Microcontroller assisted wireless energy transmission

Abstract

The design and implementation of a way to transmit electromagnetic energy using electromagnetic waves is presented in this paper. Preliminary studies were conducted at low frequency and proved the fact that low frequency alternative electrical energy can be transmitted by using magnetically coupled coils that are placed at a close distance to each other, with high energy efficiency when the alignment, parallelism, and the gap between coils is set properly. Simulation and theoretical studies regarding the physical quantity involved in energy transfer, were conducted. The experiments were conducted using laboratory equipment, microwave generating circuits and directional antennas. Experimental data obtained are presented in graphs, while considering magnetic field.

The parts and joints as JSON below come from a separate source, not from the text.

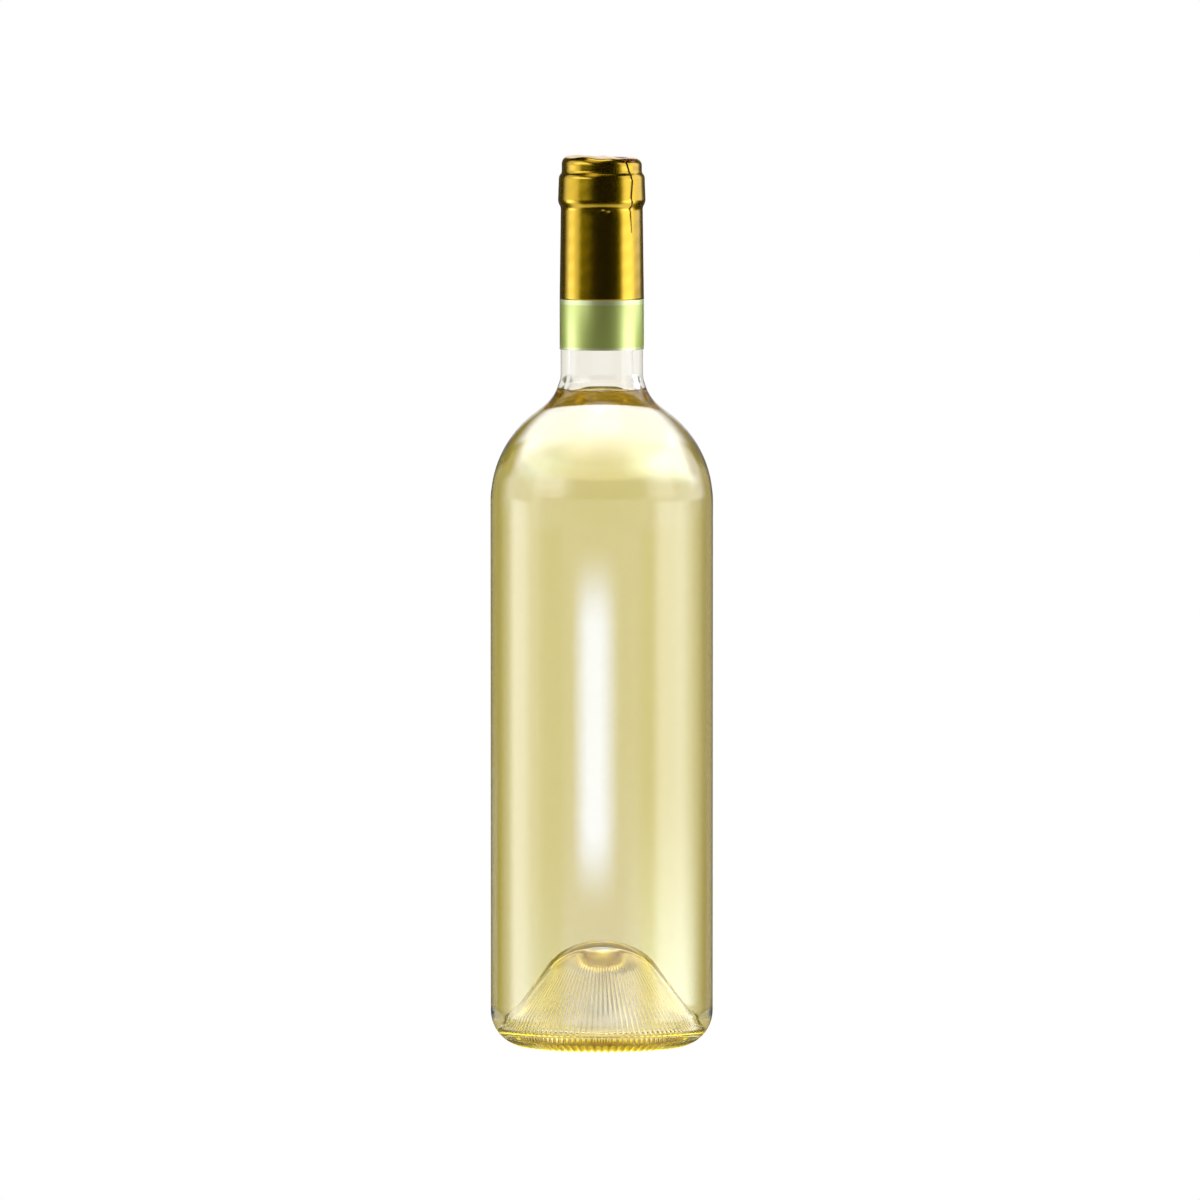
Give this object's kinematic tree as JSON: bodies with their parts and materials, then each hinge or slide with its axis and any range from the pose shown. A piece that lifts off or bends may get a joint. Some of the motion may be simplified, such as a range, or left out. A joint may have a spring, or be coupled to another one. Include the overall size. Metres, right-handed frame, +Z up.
{
  "type": "wine bottle",
  "caption": "Full clear-glass wine bottle with straight sides, round shoulder and deep fluted punt, pale white wine up to the neck, gold foil capsule and a green neck band.",
  "frame": {"origin": "centre of the ring that the bottle stands on, in the plane it rests on", "axes": "+Z up along the bottle's axis, from the base to the mouth; +X and +Y are level, and the bottle is round, so neither is special"},
  "size_m": [0.075, 0.075, 0.3],
  "materials": {
    "flint_glass": "clear moulded container glass, fire polished",
    "white_wine": "clear pale straw liquid",
    "gold_foil": "gold lacquered foil, satin, slightly wrinkled",
    "green_foil": "green lacquered foil with pale edge lines, satin"
  },
  "bodies": {
    "root": {"bottle": "flint_glass", "wine": "white_wine", "capsule": "gold_foil", "neck_band": "green_foil"}
  },
  "joints": []
}
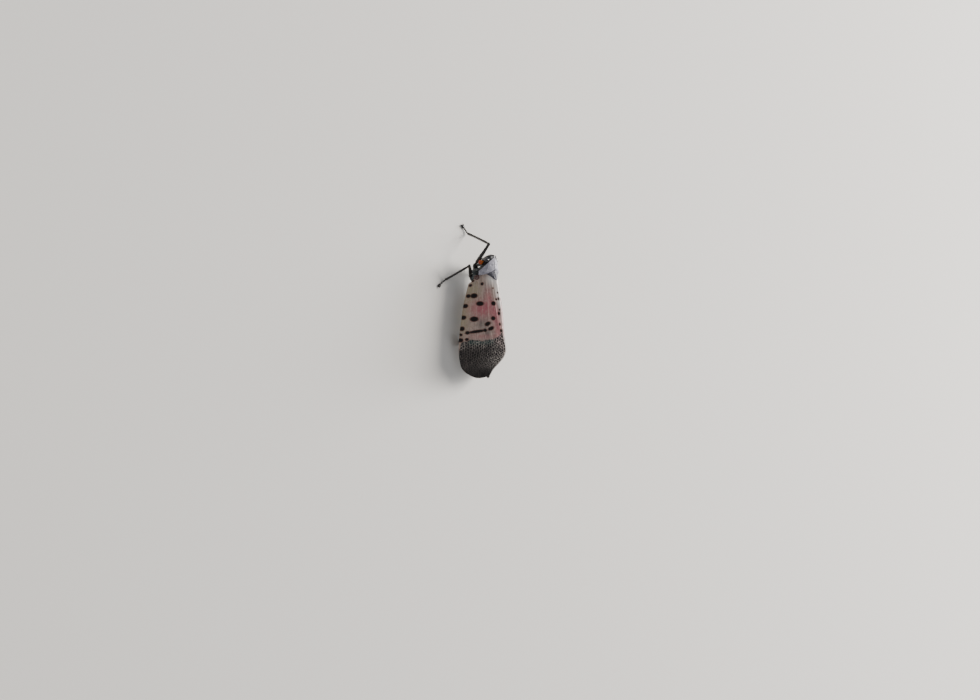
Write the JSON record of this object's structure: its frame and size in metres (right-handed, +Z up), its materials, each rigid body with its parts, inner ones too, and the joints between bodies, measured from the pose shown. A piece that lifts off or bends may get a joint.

Because this subject is very important for wireless charging and the distance considered during the experiments is in the order of tens of centimetres, we propose the development of our idea for industrial applications. In the end, this paper proposes an optimisation model for wireless energy transmission between two devices, considering the case where the coupling is not constant between the two coils that form the transformer, by tuning the impedance of the electronic circuit from the secondary coil. The hypothesis for optimising the efficiency of the energy transfer in open transformers with variable coupling factor is verified in this paper using several simulations performed in LTSpice. The simulations show that the mutual inductance of some coils, which influences the efficiency of electromagnetic transmission, and the impedance and frequency characteristics of the secondary circuit are closely related. The entire optimisation process is performed using a PID regulator using an eight-bit microcontroller.